BUND: Frage nach dem Bedarf an Ausgleichsmaßnahmen
Im Blick hat der BUND auch die Auswirkungen auf Nebengewässer: Der Zugang zu allen Bächen und kleineren Flüssen müsse zwingend durchgängig gestaltet sein. Bei der Wispermündung etwa seien diesbezüglich zum jetzigen Zeitpunkt Zweifel angebracht. Und bei der sogenannten Nahegrundmodellierung handele es sich „um einen erheblichen Eingriff im Flussdelta der Nahemündung, einem wertvollen Lebensraum für Fische, Amphibien, Muscheln und andere Arten. (...) Das Auffüllen am Nahegrund beeinträchtigt potenziell auch die Lebensraumfunktion der Uferbereiche für rastende und brütende Vogelarten. Wenn Uferbereiche trockenfallen, locke dies zudem Naherholungssuchende an, was mit Störungen für die Vogelwelt in dem Gebiet einherginge.

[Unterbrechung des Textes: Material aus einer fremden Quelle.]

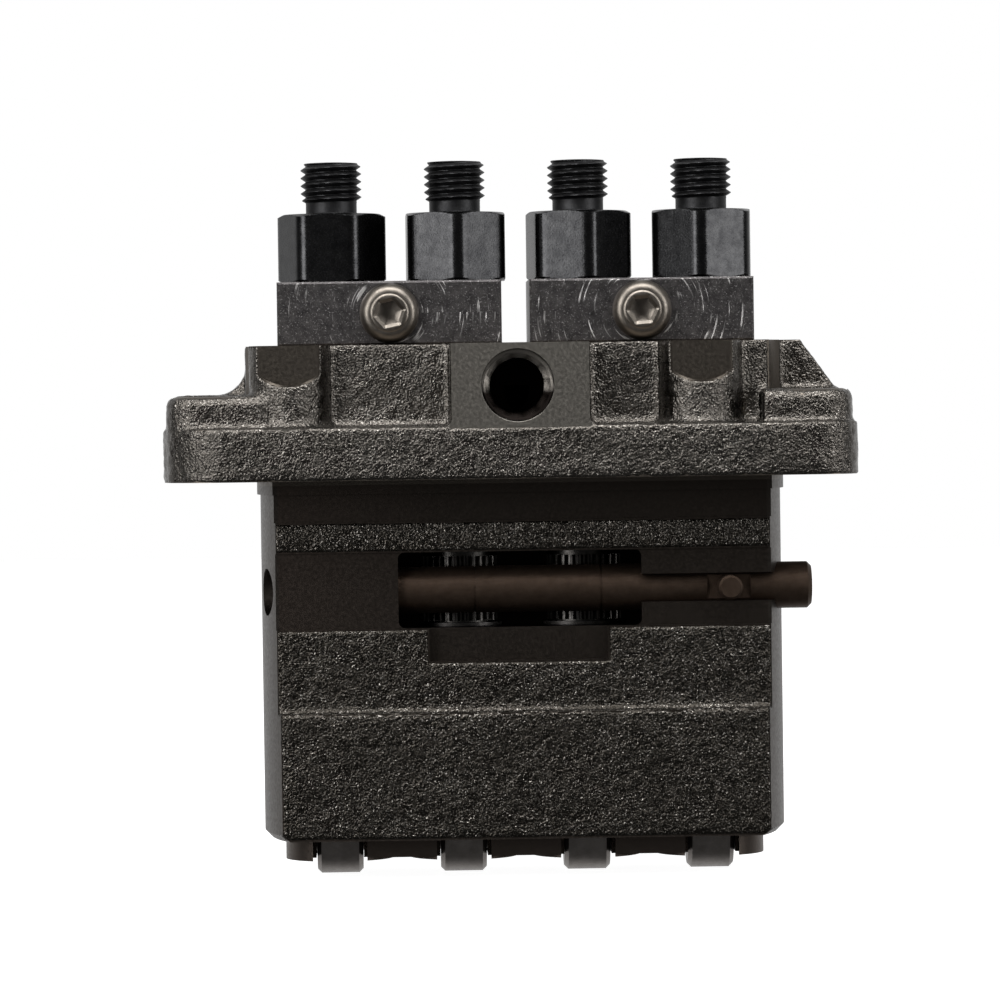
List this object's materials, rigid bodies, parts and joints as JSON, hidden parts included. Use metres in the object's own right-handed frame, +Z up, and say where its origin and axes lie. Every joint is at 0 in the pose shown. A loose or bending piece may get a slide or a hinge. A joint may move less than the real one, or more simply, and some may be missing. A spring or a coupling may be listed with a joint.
{
  "type": "diesel injection pump",
  "caption": "Flange-mounted diesel injection pump with four roller tappets in line, a toothed control rod, threaded outlets held by split clamps, and a tapped fuel inlet.",
  "frame": {"origin": "on the underside of the flange, on the axis of the turned register, half-way between elements 2 and 3", "axes": "+X along the row of elements towards the free end of the control rod, -Y towards the side with the fuel inlet and the rack window, +Z up towards the outlets"},
  "size_m": [0.1323, 0.06, 0.1382],
  "materials": {
    "cast_body": "dark oiled sand casting with milled and bored faces",
    "black_oxide_steel": "black oxide with pale scratches on the flats",
    "clamp_steel": "ground, dark blue-grey, scuffed",
    "stainless_screw": "bright turned steel",
    "rack_steel": "brown-black oil-hardened",
    "sleeve_steel": "hobbed steel",
    "hardened_steel": "lapped",
    "spring_steel": "oil-tempered wire",
    "spring_seat_steel": "pressed steel",
    "tappet_steel": "phosphated and honed",
    "roller_steel": "ground, faintly brown",
    "copper_gasket": "soft copper",
    "seal_rubber": "nitrile rubber",
    "black_plug": "black oxide"
  },
  "bodies": {
    "root": {"pump_housing": "cast_body", "delivery_holder_1": "black_oxide_steel", "delivery_holder_2": "black_oxide_steel", "delivery_holder_3": "black_oxide_steel", "delivery_holder_4": "black_oxide_steel", "holder_o_rings": "seal_rubber", "valve_gaskets": "copper_gasket", "valve_seats": "hardened_steel", "plunger_barrels": "hardened_steel", "barrel_dowels": "hardened_steel", "upper_spring_seats": "spring_seat_steel", "tappet_guide_pins": "hardened_steel", "clamp_jaw_front_1": "clamp_steel", "clamp_jaw_front_2": "clamp_steel", "clamp_jaw_rear_1": "clamp_steel", "clamp_jaw_rear_2": "clamp_steel", "clamp_screws": "stainless_screw", "gallery_plug": "black_plug"},
    "rack": {"control_rack": "rack_steel", "rack_pin": "rack_steel"},
    "sleeve_1": {"control_sleeve_1": "sleeve_steel"},
    "plunger_1": {"plunger_1": "hardened_steel"},
    "tappet_1": {"tappet_body_1": "tappet_steel", "roller_pin_1": "roller_steel", "tappet_shim_1": "hardened_steel", "lower_spring_seat_1": "spring_seat_steel", "plunger_spring_1": "spring_steel"},
    "roller_1": {"tappet_roller_1": "roller_steel"},
    "valve_1": {"delivery_valve_1": "hardened_steel", "delivery_spring_1": "spring_steel"},
    "sleeve_2": {"control_sleeve_2": "sleeve_steel"},
    "plunger_2": {"plunger_2": "hardened_steel"},
    "tappet_2": {"tappet_body_2": "tappet_steel", "roller_pin_2": "roller_steel", "tappet_shim_2": "hardened_steel", "lower_spring_seat_2": "spring_seat_steel", "plunger_spring_2": "spring_steel"},
    "roller_2": {"tappet_roller_2": "roller_steel"},
    "valve_2": {"delivery_valve_2": "hardened_steel", "delivery_spring_2": "spring_steel"},
    "sleeve_3": {"control_sleeve_3": "sleeve_steel"},
    "plunger_3": {"plunger_3": "hardened_steel"},
    "tappet_3": {"tappet_body_3": "tappet_steel", "roller_pin_3": "roller_steel", "tappet_shim_3": "hardened_steel", "lower_spring_seat_3": "spring_seat_steel", "plunger_spring_3": "spring_steel"},
    "roller_3": {"tappet_roller_3": "roller_steel"},
    "valve_3": {"delivery_valve_3": "hardened_steel", "delivery_spring_3": "spring_steel"},
    "sleeve_4": {"control_sleeve_4": "sleeve_steel"},
    "plunger_4": {"plunger_4": "hardened_steel"},
    "tappet_4": {"tappet_body_4": "tappet_steel", "roller_pin_4": "roller_steel", "tappet_shim_4": "hardened_steel", "lower_spring_seat_4": "spring_seat_steel", "plunger_spring_4": "spring_steel"},
    "roller_4": {"tappet_roller_4": "roller_steel"},
    "valve_4": {"delivery_valve_4": "hardened_steel", "delivery_spring_4": "spring_steel"}
  },
  "joints": [
    {"name": "rack_slide", "type": "slide", "parent": "root", "child": "rack", "axis": [1, 0, 0], "range_m": [-0.007, 0.007]},
    {"name": "sleeve_turn_1", "type": "hinge", "parent": "root", "child": "sleeve_1", "pos_m": [-0.036, 0, -0.0215], "axis": [0, 0, 1], "range_deg": [-51, 51]},
    {"name": "tappet_lift_1", "type": "slide", "parent": "root", "child": "tappet_1", "axis": [0, 0, 1], "range_m": [0, 0.007], "stiffness_N_per_m": 8000, "springref_m": -0.004, "deforming": ["plunger_spring_1"]},
    {"name": "plunger_lift_1", "type": "slide", "parent": "sleeve_1", "child": "plunger_1", "axis": [0, 0, 1], "range_m": [0, 0.007]},
    {"name": "roller_spin_1", "type": "hinge", "parent": "tappet_1", "child": "roller_1", "pos_m": [-0.036, 0, -0.0693], "axis": [1, 0, 0], "continuous": true},
    {"name": "valve_lift_1", "type": "slide", "parent": "root", "child": "valve_1", "axis": [0, 0, 1], "range_m": [0, 0.002], "stiffness_N_per_m": 1500, "springref_m": -0.004, "deforming": ["delivery_spring_1"]},
    {"name": "sleeve_turn_2", "type": "hinge", "parent": "root", "child": "sleeve_2", "pos_m": [-0.012, 0, -0.0215], "axis": [0, 0, 1], "range_deg": [-51, 51]},
    {"name": "tappet_lift_2", "type": "slide", "parent": "root", "child": "tappet_2", "axis": [0, 0, 1], "range_m": [0, 0.007], "stiffness_N_per_m": 8000, "springref_m": -0.004, "deforming": ["plunger_spring_2"]},
    {"name": "plunger_lift_2", "type": "slide", "parent": "sleeve_2", "child": "plunger_2", "axis": [0, 0, 1], "range_m": [0, 0.007]},
    {"name": "roller_spin_2", "type": "hinge", "parent": "tappet_2", "child": "roller_2", "pos_m": [-0.012, 0, -0.0693], "axis": [1, 0, 0], "continuous": true},
    {"name": "valve_lift_2", "type": "slide", "parent": "root", "child": "valve_2", "axis": [0, 0, 1], "range_m": [0, 0.002], "stiffness_N_per_m": 1500, "springref_m": -0.004, "deforming": ["delivery_spring_2"]},
    {"name": "sleeve_turn_3", "type": "hinge", "parent": "root", "child": "sleeve_3", "pos_m": [0.012, 0, -0.0215], "axis": [0, 0, 1], "range_deg": [-51, 51]},
    {"name": "tappet_lift_3", "type": "slide", "parent": "root", "child": "tappet_3", "axis": [0, 0, 1], "range_m": [0, 0.007], "stiffness_N_per_m": 8000, "springref_m": -0.004, "deforming": ["plunger_spring_3"]},
    {"name": "plunger_lift_3", "type": "slide", "parent": "sleeve_3", "child": "plunger_3", "axis": [0, 0, 1], "range_m": [0, 0.007]},
    {"name": "roller_spin_3", "type": "hinge", "parent": "tappet_3", "child": "roller_3", "pos_m": [0.012, 0, -0.0693], "axis": [1, 0, 0], "continuous": true},
    {"name": "valve_lift_3", "type": "slide", "parent": "root", "child": "valve_3", "axis": [0, 0, 1], "range_m": [0, 0.002], "stiffness_N_per_m": 1500, "springref_m": -0.004, "deforming": ["delivery_spring_3"]},
    {"name": "sleeve_turn_4", "type": "hinge", "parent": "root", "child": "sleeve_4", "pos_m": [0.036, 0, -0.0215], "axis": [0, 0, 1], "range_deg": [-51, 51]},
    {"name": "tappet_lift_4", "type": "slide", "parent": "root", "child": "tappet_4", "axis": [0, 0, 1], "range_m": [0, 0.007], "stiffness_N_per_m": 8000, "springref_m": -0.004, "deforming": ["plunger_spring_4"]},
    {"name": "plunger_lift_4", "type": "slide", "parent": "sleeve_4", "child": "plunger_4", "axis": [0, 0, 1], "range_m": [0, 0.007]},
    {"name": "roller_spin_4", "type": "hinge", "parent": "tappet_4", "child": "roller_4", "pos_m": [0.036, 0, -0.0693], "axis": [1, 0, 0], "continuous": true},
    {"name": "valve_lift_4", "type": "slide", "parent": "root", "child": "valve_4", "axis": [0, 0, 1], "range_m": [0, 0.002], "stiffness_N_per_m": 1500, "springref_m": -0.004, "deforming": ["delivery_spring_4"]}
  ],
  "couplings": [
    {"joint": "sleeve_turn_1", "follows": "rack_slide", "rad_per_m": 125},
    {"joint": "plunger_lift_1", "follows": "tappet_lift_1", "ratio": 1},
    {"joint": "sleeve_turn_2", "follows": "rack_slide", "rad_per_m": 125},
    {"joint": "plunger_lift_2", "follows": "tappet_lift_2", "ratio": 1},
    {"joint": "sleeve_turn_3", "follows": "rack_slide", "rad_per_m": 125},
    {"joint": "plunger_lift_3", "follows": "tappet_lift_3", "ratio": 1},
    {"joint": "sleeve_turn_4", "follows": "rack_slide", "rad_per_m": 125},
    {"joint": "plunger_lift_4", "follows": "tappet_lift_4", "ratio": 1}
  ]
}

Wenn die Strömung im Rhein durch Felsabtrag und Bauwerke verändert werden, dann könne dies Auswirkungen auf Lebensräume im Fluss haben und zu „einer massiven Verarmung der Diversität“ führen. Dauerhaft könne dies zu Problemen für heimische Fischhabitate samt Jungfischen, Langdistanzwanderfische wie Lachs, Maifisch, Meerforelle und Meerneunauge sowie Muschelbänke führen. Die Auswirkungen auf die Diversität seien genau zu untersuchen und langfristig zu beobachten, der Bedarf an Ausgleichsmaßnahmen müsse bewertet werden.